Nonetheless, the recommendation at this time is to always use the latest verion[2]

[0]https://cloud.google.com/log4j2-security-advisory

[1]https://nvd.nist.gov/vuln/detail/CVE-2021-44228

[2]https://logging.apache.org/log4j/2.x/download.html

 

Thanks you, let me clarify: when I say "fixed", I mean "doesn't have the vulnerability", i.e. the problem is "fixed". I do not mean "fixed version" as a "constant version". And yes, I am specifically referring to the CVE you had mentioned.

Therefore, if I understand correctly, the status of DataFlow regarding said CVE is still unknown? Note DataFlow logging docs mention log4j:

https://cloud.google.com/dataflow/docs/guides/logging


Thank you for clarifying. 

As indicated in the reference links, the vulnerability is observed specifically for versions  2.14.1 or below. So, as you are using a newer version, you should not be affected by the vulnerability. 

For Apache Beam and Dataflow, based on our investigation so far they are not impacted. There are 3 reasons for that:

- For Beam versions 2.32.0 and older, Beam has no public facing dependencies on log4j. And remaining tests dependencies were removed today. 
- Dataflow workers does not carry this dependency by default.

- And Dataflow VMs have a JRE version that is not impacted by this vulnerability 

FYI I got this email from Google a few minutes ago, I could not find an online page as reference so I'm posting it here:

 

Dear Google Cloud customer

Google Cloud is actively following the security vulnerability in the open-source Apache “Log4j 2" utility (CVE-2021-44228). We are currently assessing the potential impact of the vulnerability for Google Cloud products and services. This is an ongoing event and we will continue to provide updates through our customer communications channels.

A security vulnerability, CVE-2021-44228, has been disclosed in the Apache Log4j versions 2.0 to 2.14.1 and Dataflow users may be vulnerable to Log4j 2 under certain circumstances. Specifically, users that meet the following criteria should take immediate action:

Use Apache Beam version 2.31.0 or older version
Include a vulnerable version of Log4j either directly or indirectly in the Apache Beam pipeline. Users can identify if they are using an impacted Log4j 2 version in their Dataflow pipeline by inspecting the classpath or by inspecting the filesToStage pipeline option if they are not using an uber jar.
Log input. (Apache Beam, by default, does not log user provided input but users can change this behavior)
Immediate Action

We strongly recommend the following actions.

Users using Apache Beam version 2.31.0 or older should update all Dataflow pipelines to Apache Beam version 2.32.0 or newer.
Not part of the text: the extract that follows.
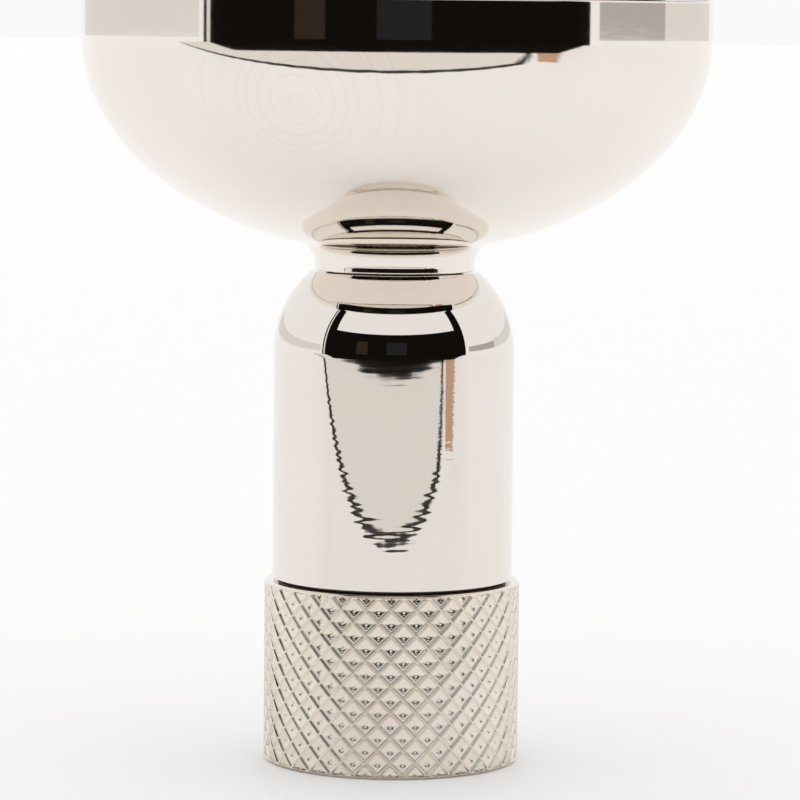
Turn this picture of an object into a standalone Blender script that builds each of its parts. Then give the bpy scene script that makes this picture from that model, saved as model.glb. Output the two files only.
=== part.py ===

These Apache Beam versions do not have any direct dependencies on Log4j 2.
All users should update direct and indirect dependencies (if any) on Log4j 2 to version 2.15.0 or later by updating your build configuration.
Additional Notes

Cloud Dataflow workers do not carry the Log4j 2 dependency.
Apache Beam versions 2.32.0 or later do not have public facing dependencies on Log4j 2.
Cloud Dataflow Templates base image does not have a Log4j 2 dependency. Google provided templates do not have a dependency on the impacted Log4j 2 versions
Apache Beam, by default, does not log user provided input but users can change this behavior. Note that users might still be impacted if user code, a dependency, or a transitive dependency is using an impacted Log4j 2 dependency AND user code logs user provided and/or untrusted input.
Apache Beam test environment (not available to Apache Beam users) has been updated to the latest version of Log4j on Dec 10, 2021.
Background

The Apache Log4j utility is a commonly used component for logging requests. On December 9, 2021, a vulnerability was reported that could allow a system running Apache Log4j version 2.14.1 or below to be compromised and allow an attacker to execute arbitrary code.

On December 10, 2021, NIST published a critical Common Vulnerabilities and Exposure alert, CVE-2021-44228. More specifically, Java Naming Directory Interface (JNDI) features used in configuration, log messages, and parameters do not protect against attacker controlled LDAP and other JNDI related endpoints. An attacker who can control log messages or log message parameters can execute arbitrary code loaded from remote servers when message lookup substitution is enabled.

Hi folks, 

We are using Dataproc. Whats the recommended fix? 
Also we use pyspark. Do we need to upgrade it as well?

From https://cloud.google.com/log4j2-security-advisory:

Dataproc:  Dataproc released new images on December 12, 2021 to address the vulnerability in CVE-2021-44228. Customers must follow Dataproc documentation to take advantage of the mitigation.